He said that, “reforms in the Local Government Code can address the delegation of more power and/or resources from the central to the local governments in the Philippines without shifting to federalism.”
Moreover, Pilapil said that, “legislation can do it without the drawbacks, dangers, and divisiveness of overhauling the Constitution just to shift to a federal system of government”.
He said his basis was the institutional design literature in political science, which focused on questions the Philippines has been grappling with.
Pilapil also argued that there was no meaningful difference between a unitary government and a federal government on several key indicators: human development; economic performance; income inequality; democratic stability; quality of democracy; rule of law; and anti-corruption.

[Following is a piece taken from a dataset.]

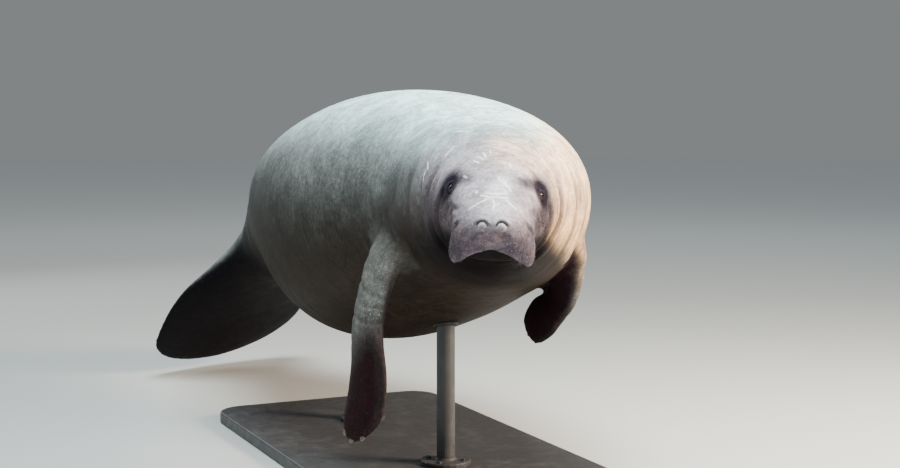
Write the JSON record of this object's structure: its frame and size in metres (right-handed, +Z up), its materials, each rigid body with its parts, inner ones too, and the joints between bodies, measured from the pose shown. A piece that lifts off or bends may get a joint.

Pilapil also said that an overhaul was unbelievable as there was too much to be done to achieve the lofty goals that people talked about.
“Depending on which proposed federal Constitution you are reading in the Philippines, state or regional governments, constitutions or organic laws, courts, and bureaucracy, etc. would have to be created,” said Pilapil.
Pilapil also said that it was unsafe to change the government if those in charge of changing it would be the same ones who benefited from the old form.
“With existing vested interests from government officials who profit from the current unitary system, scholars warn that a constitutional overhaul may produce institutional Frankensteins that will combine the worst of the old unitary and the new federal system,” Pilapil said.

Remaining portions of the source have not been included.